Quartet-in-residence at Northwestern University as well as the Kennedy Center, the Dover Quartet’s two-disc set is the first volume in a projected complete cycle of Beethoven’s quartets for the Cedille label.

Tackling Beethoven’s six earliest works in the genre, the Dover Quartet’s slender elegance seems especially well suited to the Op. 18 set. From the opening Allegro con brio of the Quartet in F major (No. 1), the young musicians are technically immaculate and scrupulously balanced yet never merely polished or “correct.”

Their refined tone, seamless ensemble and quicksilver style are in synch with the lighter, Haydenesque moments, as when they delightfully convey the deceptively playful opening pages of the G major quartet and lilting caprice of the first movement of the D major work. 

Beethoven’s uneasy lyricism is here as well, in the Dover’s affectionate rendering of the mercurial slow movement of the G major work. Similarly, the playing is expressive yet skirts sentimentality in the brooding Adagio of the F major, the dark drama of the middle section starkly manifest yet not overdone.

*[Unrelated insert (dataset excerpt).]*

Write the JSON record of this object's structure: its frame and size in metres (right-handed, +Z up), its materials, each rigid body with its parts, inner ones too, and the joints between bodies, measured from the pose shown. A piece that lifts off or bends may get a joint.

The Dover members also convey the charm of the Mozart-inspired A major quartet where the slow movement’s flowing variations are vividly characterized. And the famous “La Malinconia” finale of Op. 18’s final Quartet in B flat is somber and searching while kept in scale; the ensuing Allegretto likewise is taken at face value as cheerful antipode to the sadness without the trendy angst-ridden desperation. After a rather pale, soft-focus Scherzo in the F major quartet, the scherzos in the rest of the works go better, the players digging into the rhythms with greater bite and conveying Beethoven’s bumptious rusticity.

There is ample vitality throughout with a notably fizzing finale to No. 2 and whirlwind take on the Presto closing of the D major. Following the “melancholy” reprise in the B flat, a dervish coda rounds out the performance and the set in this most promising first installment to the Dover Quartet’s cycle.

With a fine recording, the only minor blot is the rather pedantic notes, which often comment in exhaustive detail on a quartet’s single movement while ignoring other sections entirely.

One should also note that the Juilliard String Quartet’s pioneering set of Beethoven’s complete quartets has been reissued in a nicely priced Sony box (nine discs). These performances (recorded 1964-1970) have long and justifiably been praised, and their thrusting, no-nonsense style seem to get at the heart of Beethoven without any special pleading, most strikingly so in the otherworldly pages of the late quartets.